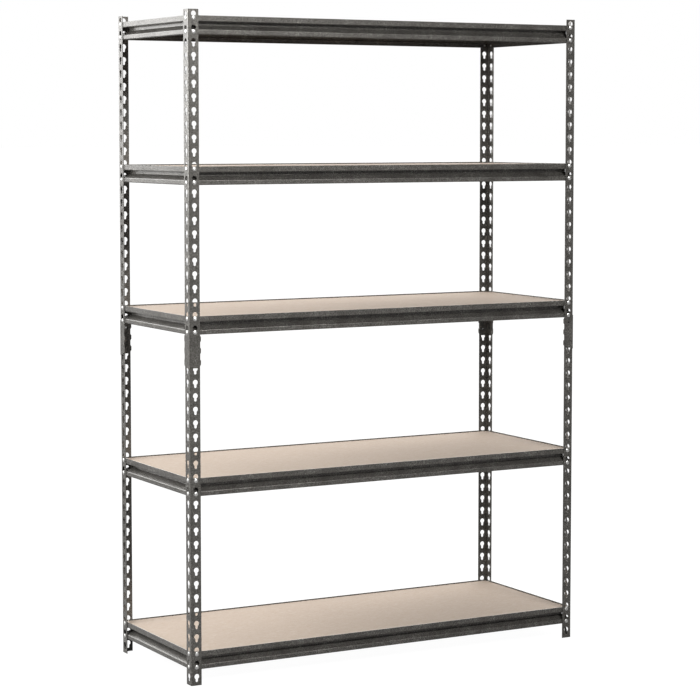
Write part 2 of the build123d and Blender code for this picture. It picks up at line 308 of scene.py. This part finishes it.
def make_sky():
    """White to the camera. To the object it is a bright backdrop behind and a dim room in front."""
    world = bpy.data.worlds.new("studio")
    world.use_nodes = True
    tree = world.node_tree
    tree.nodes.clear()
    output = tree.nodes.new("ShaderNodeOutputWorld")
    seen = tree.nodes.new("ShaderNodeBackground")
    seen.inputs["Strength"].default_value = 1.0
    seen.inputs["Color"].default_value = (1, 1, 1, 1)
    light = tree.nodes.new("ShaderNodeBackground")
    coordinates = tree.nodes.new("ShaderNodeTexCoord")
    facing = tree.nodes.new("ShaderNodeVectorMath")
    facing.operation = "DOT_PRODUCT"
    facing.inputs[1].default_value = Vector(BACKDROP_DIRECTION).normalized()
    tree.links.new(coordinates.outputs["Generated"], facing.inputs[0])
    level = tree.nodes.new("ShaderNodeMapRange")
    level.interpolation_type = "SMOOTHSTEP"
    level.inputs["From Min"].default_value, level.inputs["From Max"].default_value = BACKDROP_EDGE
    level.inputs["To Min"].default_value = ROOM_LIGHT
    level.inputs["To Max"].default_value = BACKDROP_LIGHT
    tree.links.new(facing.outputs["Value"], level.inputs["Value"])
    tree.links.new(level.outputs["Result"], light.inputs["Strength"])
    path = tree.nodes.new("ShaderNodeLightPath")
    either = tree.nodes.new("ShaderNodeMixShader")
    tree.links.new(path.outputs["Is Camera Ray"], either.inputs["Fac"])
    tree.links.new(light.outputs[0], either.inputs[1])
    tree.links.new(seen.outputs[0], either.inputs[2])
    tree.links.new(either.outputs[0], output.inputs["Surface"])
    bpy.context.scene.world = world


def aim(thing, target):
    """Turns a lamp or camera so that its -Z looks at the target."""
    direction = Vector(target) - thing.location
    thing.rotation_euler = direction.to_track_quat("-Z", "Y").to_euler()


def softbox(target, name, azimuth, elevation, distance, size, power, spread):
    """A soft rectangular lamp, placed like the camera by azimuth and elevation round a target."""
    turn, rise = math.radians(azimuth), math.radians(elevation)
    away = Vector((math.sin(turn) * math.cos(rise), -math.cos(turn) * math.cos(rise), math.sin(rise)))
    lamp = bpy.data.lights.new(name, "AREA")
    lamp.shape = "RECTANGLE"
    lamp.size, lamp.size_y = size
    lamp.energy = power
    lamp.spread = math.radians(spread)
    thing = bpy.data.objects.new(name, lamp)
    thing.location = Vector(target) + away * distance
    bpy.context.scene.collection.objects.link(thing)
    aim(thing, target)


def make_lights():
    height = cad_high.z - cad_low.z
    near_left = (cad_low.x - LAMP_SIDESTEP, cad_low.y, cad_low.z + FRONT_LAMP_AIM * height)
    top_left = (cad_low.x, 0, cad_low.z + LEFT_LAMP_AIM * height)
    softbox(near_left, *FRONT_LAMP)
    softbox(top_left, *LEFT_LAMP)


def make_camera():
    """Camera at the azimuth and elevation of the reference view, aimed at the unit's middle."""
    centre = (cad_low + cad_high) / 2
    target = Vector((centre.x, centre.y, cad_low.z + TARGET_SHARE * (cad_high.z - cad_low.z)))
    azimuth, elevation = math.radians(CAMERA_AZIMUTH), math.radians(CAMERA_ELEVATION)
    back = Vector((math.sin(azimuth) * math.cos(elevation), -math.cos(azimuth) * math.cos(elevation),
                   math.sin(elevation)))
    data = bpy.data.cameras.new("camera")
    data.sensor_width = SENSOR_WIDTH
    data.lens = CAMERA_LENS
    data.shift_y = CAMERA_SHIFT
    camera = bpy.data.objects.new("camera", data)
    camera.location = target + back * CAMERA_DISTANCE
    bpy.context.scene.collection.objects.link(camera)
    aim(camera, target)
    bpy.context.scene.camera = camera


paint_nodes()
make_floor()
make_sky()
make_lights()
make_camera()
bpy.context.scene.view_settings.view_transform = "Standard"
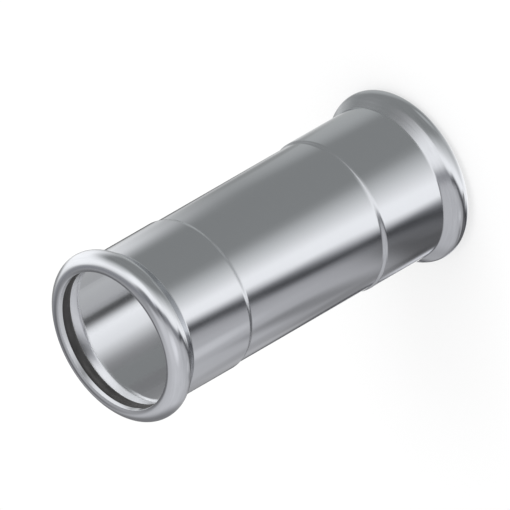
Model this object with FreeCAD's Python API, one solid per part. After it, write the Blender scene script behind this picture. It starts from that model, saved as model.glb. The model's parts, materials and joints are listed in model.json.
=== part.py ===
import FreeCAD, Part
import math
import os

# Press slip coupling: a formed stainless tube with a seal ring rolled into each end.
# It stands on one bead. Its axis is +Z, and the origin is the centre of the circle it stands on.
# Lengths are millimetres. The flank's angle is in degrees, and directions on a bend are in radians.

# Pipe that the coupling slides over, and the sheet that it is formed from
pipe_diameter = 42.0
wall = 1.5

# Radial gaps between the pipe and the waist, the mouths and the seal rings,
# and how much further out each socket stands than the waist
waist_clearance = 0.55
mouth_clearance = 0.4
seal_clearance = 0.35
step_height = 0.45

# Lengths along the axis: the waist, each step, and each socket from its step to its bead's centre
waist_length = 51.8
step_length = 1.8
socket_length = 27.5

# Seal ring's thickness, its gap to the crest of its chamber, and the room beside it
seal_section = 3.5
seal_seat_gap = 0.05
seal_side_room = 0.65

# Slope of the bead's flank against the axis, the bend where it runs into the socket,
# and the rounding of the sheet's cut edge
flank_angle = 36.5
flank_bend = 1.0
edge_break = 0.15

# Radii that follow from these
pipe_radius = pipe_diameter / 2
waist_bore = pipe_radius + waist_clearance
socket_bore = waist_bore + step_height
mouth_bore = pipe_radius + mouth_clearance
seal_centre = pipe_radius + seal_clearance + seal_section / 2
chamber_crest = seal_centre + seal_section / 2 + seal_seat_gap
chamber_bend = seal_section / 2 + seal_side_room
bead_centre = chamber_crest - chamber_bend

# Heights of the two bead centres, the lower one above the foot by the bead's outer bend
lower_bead = chamber_bend + wall
upper_bead = lower_bead + 2 * (socket_length + step_length) + waist_length

# Directions on a bend, as angles that turn from the mouth outwards and on towards the waist
half_turn = math.pi
to_mouth = 0
outwards = half_turn / 2
inwards = -outwards
flank_slope = math.radians(flank_angle)

foot = FreeCAD.Vector(0, 0, 0)
axis = FreeCAD.Vector(0, 0, 1)


def end_of_tube(bead_height, towards_waist):
    """Gives the function that places a point of the section at one end of the coupling.

    Such a point has a radius and a distance along the axis, counted from the bead's centre
    towards the waist. towards_waist is 1 at the lower end and -1 at the upper one.
    """
    def place(radius, along):
        return FreeCAD.Vector(radius, 0, bead_height + towards_waist * along)

    return place


def on_bend(place, centre, bend, angle):
    """Point of a bend of that radius about a centre, in the direction that the angle gives."""
    return place(centre[0] + bend * math.sin(angle), centre[1] - bend * math.cos(angle))


def bend_edge(place, centre, bend, start, end):
    """Arc of the section from one direction to another."""
    points = [on_bend(place, centre, bend, angle) for angle in (start, (start + end) / 2, end)]
    return Part.Arc(*points).toShape()


def straight_edge(start, end):
    """Straight line of the section."""
    return Part.LineSegment(start, end).toShape()


def cut_rounding(offset):
    """Rounding of the cut edge on one side of the sheet, which touches the mouth and the bead.

    It lies outside the bead's bend on the bore side, and within it on the outer side. Returns
    its centre, its direction from the bead's centre, and the direction in which it touches the
    bead's bend, seen from its own centre.
    """
    on_bore_side = offset == 0
    reach = chamber_bend + offset + (edge_break if on_bore_side else -edge_break)
    direction = math.asin((mouth_bore + edge_break - bead_centre) / reach)
    centre = (bead_centre + reach * math.sin(direction), -reach * math.cos(direction))
    return centre, direction, direction - half_turn if on_bore_side else direction


def cut_point(place, offset):
    """Point where the flat of the cut edge meets the rounding of one side of the sheet."""
    centre = cut_rounding(offset)[0]
    return place(mouth_bore, centre[1])


def waist_point(place, offset):
    """Point where one side of the sheet leaves the step and begins the waist."""
    return place(waist_bore + offset, socket_length + step_length)


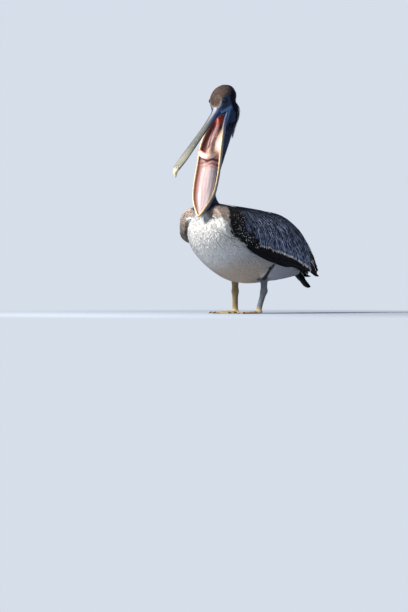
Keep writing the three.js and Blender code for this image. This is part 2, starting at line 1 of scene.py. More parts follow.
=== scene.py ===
# Young brown pelican, standing with its bill wide open: skin, feathers, horn and light
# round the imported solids. Forms are worked out in millimetres of a bird frame, whose origin
# lies on the floor between the feet, and go into their meshes in metres of the row frame.
import bpy
import mathutils
import numpy as np
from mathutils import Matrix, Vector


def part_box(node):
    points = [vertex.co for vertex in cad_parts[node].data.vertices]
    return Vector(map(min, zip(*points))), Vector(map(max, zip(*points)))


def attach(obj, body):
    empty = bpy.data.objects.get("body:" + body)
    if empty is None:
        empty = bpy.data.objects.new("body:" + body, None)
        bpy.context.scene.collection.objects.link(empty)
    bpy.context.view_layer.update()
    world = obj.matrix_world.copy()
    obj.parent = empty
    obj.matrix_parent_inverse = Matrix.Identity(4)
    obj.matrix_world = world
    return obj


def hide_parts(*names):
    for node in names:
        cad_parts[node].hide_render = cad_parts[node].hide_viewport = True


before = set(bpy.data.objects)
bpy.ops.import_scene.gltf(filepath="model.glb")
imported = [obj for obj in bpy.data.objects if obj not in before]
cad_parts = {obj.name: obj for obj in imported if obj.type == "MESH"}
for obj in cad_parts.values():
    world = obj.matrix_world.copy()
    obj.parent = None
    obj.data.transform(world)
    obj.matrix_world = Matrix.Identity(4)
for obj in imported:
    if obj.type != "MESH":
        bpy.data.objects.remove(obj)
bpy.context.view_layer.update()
mm = 0.001
rng = np.random.default_rng(11)


# Small helpers on arrays

def smooth(x, low, high):  # eased step from 0 at low to 1 at high
    t = np.clip((x - low) / (high - low), 0, 1)
    return t * t * (3 - 2 * t)


def hill(x, centre, width):  # bell of height 1 round a centre
    return np.exp(-(((x - centre) / width) ** 2))


def mixed(a, b, t):
    return a + (b - a) * t


def unit(v):
    return v / np.maximum(np.linalg.norm(v, axis=-1, keepdims=True), 1e-9)


def through(places, values, where):
    # Smooth cubic through the listed values: each slope is the rise over the two neighbours.
    x, y = np.asarray(places, float), np.asarray(values, float)
    slope = np.empty_like(y)
    slope[1:-1] = (y[2:] - y[:-2]) / (x[2:] - x[:-2])
    slope[[0, -1]] = (y[1] - y[0]) / (x[1] - x[0]), (y[-1] - y[-2]) / (x[-1] - x[-2])
    i = np.clip(np.searchsorted(x, where) - 1, 0, len(x) - 2)
    span = x[i + 1] - x[i]
    t = np.clip((where - x[i]) / span, 0, 1)
    rest = 1 - t
    ends = (1 + 2 * t) * rest**2 * y[i] + t**2 * (3 - 2 * t) * y[i + 1]
    return ends + span * t * rest * (rest * slope[i] - t * slope[i + 1])


def turns(count):  # angles round a ring
    return np.linspace(0, 2 * np.pi, count, endpoint=False)


def apart(a, b):  # how far two directions round a ring lie from each other
    return np.abs(np.angle(np.exp(1j * (a - b))))


def rounded(t, start, end):  # 1 up to start, then down a quarter circle to the end
    return np.sqrt(np.clip(1 - np.maximum(0, (t - start) / (end - start)) ** 2, 0.02, 1))


def runOf(centre):  # direction of a line at each of its points
    return unit(np.gradient(centre, axis=0))


def read(table, key, where):  # a measurement at places along its part
    return through(table["along"], table[key], where)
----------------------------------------
◆ STATED EXERCISE
Gather every line from the entries above where the word "FreeCAD" appears, and copy them.

◆ RESPONSE FOR THIS EXERCISE
Model this object with FreeCAD's Python API, one solid per part. After it, write the Blender scene script behind this picture. It starts from that model, saved as model.glb. The model's parts, materials and joints are listed in model.json.
import FreeCAD, Part
foot = FreeCAD.Vector(0, 0, 0)
axis = FreeCAD.Vector(0, 0, 1)
        return FreeCAD.Vector(radius, 0, bead_height + towards_waist * along)